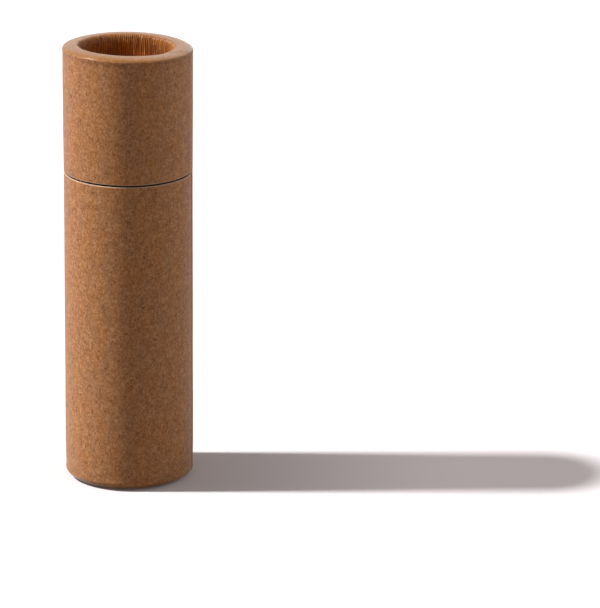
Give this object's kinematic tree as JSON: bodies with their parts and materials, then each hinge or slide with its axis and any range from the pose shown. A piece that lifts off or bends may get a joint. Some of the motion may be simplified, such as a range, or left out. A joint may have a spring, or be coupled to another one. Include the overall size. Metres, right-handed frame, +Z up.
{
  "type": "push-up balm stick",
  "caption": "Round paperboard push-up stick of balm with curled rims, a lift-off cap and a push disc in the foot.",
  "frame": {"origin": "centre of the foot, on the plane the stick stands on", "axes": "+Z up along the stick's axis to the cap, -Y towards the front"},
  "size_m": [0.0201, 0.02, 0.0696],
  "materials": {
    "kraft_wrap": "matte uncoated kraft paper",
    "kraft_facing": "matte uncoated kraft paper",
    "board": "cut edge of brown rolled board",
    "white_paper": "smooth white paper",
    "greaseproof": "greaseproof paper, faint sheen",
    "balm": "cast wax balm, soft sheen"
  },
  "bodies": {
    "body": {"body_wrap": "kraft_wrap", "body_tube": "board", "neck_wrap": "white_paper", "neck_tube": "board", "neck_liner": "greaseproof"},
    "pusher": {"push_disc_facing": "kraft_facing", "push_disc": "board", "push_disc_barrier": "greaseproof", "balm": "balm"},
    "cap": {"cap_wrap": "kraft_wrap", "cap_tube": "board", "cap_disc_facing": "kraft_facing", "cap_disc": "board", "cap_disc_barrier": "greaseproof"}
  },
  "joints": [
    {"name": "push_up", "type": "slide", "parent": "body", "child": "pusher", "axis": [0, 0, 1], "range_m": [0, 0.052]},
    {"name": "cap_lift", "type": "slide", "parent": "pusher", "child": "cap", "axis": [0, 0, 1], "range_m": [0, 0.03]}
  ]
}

--

**WHAT THE TASK ASKS:**
Go through the listing above and return every line where the word "with" occurs.

**FINAL RESULT:**
Give this object's kinematic tree as JSON: bodies with their parts and materials, then each hinge or slide with its axis and any range from the pose shown. A piece that lifts off or bends may get a joint. Some of the motion may be simplified, such as a range, or left out. A joint may have a spring, or be coupled to another one. Include the overall size. Metres, right-handed frame, +Z up.
  "caption": "Round paperboard push-up stick of balm with curled rims, a lift-off cap and a push disc in the foot.",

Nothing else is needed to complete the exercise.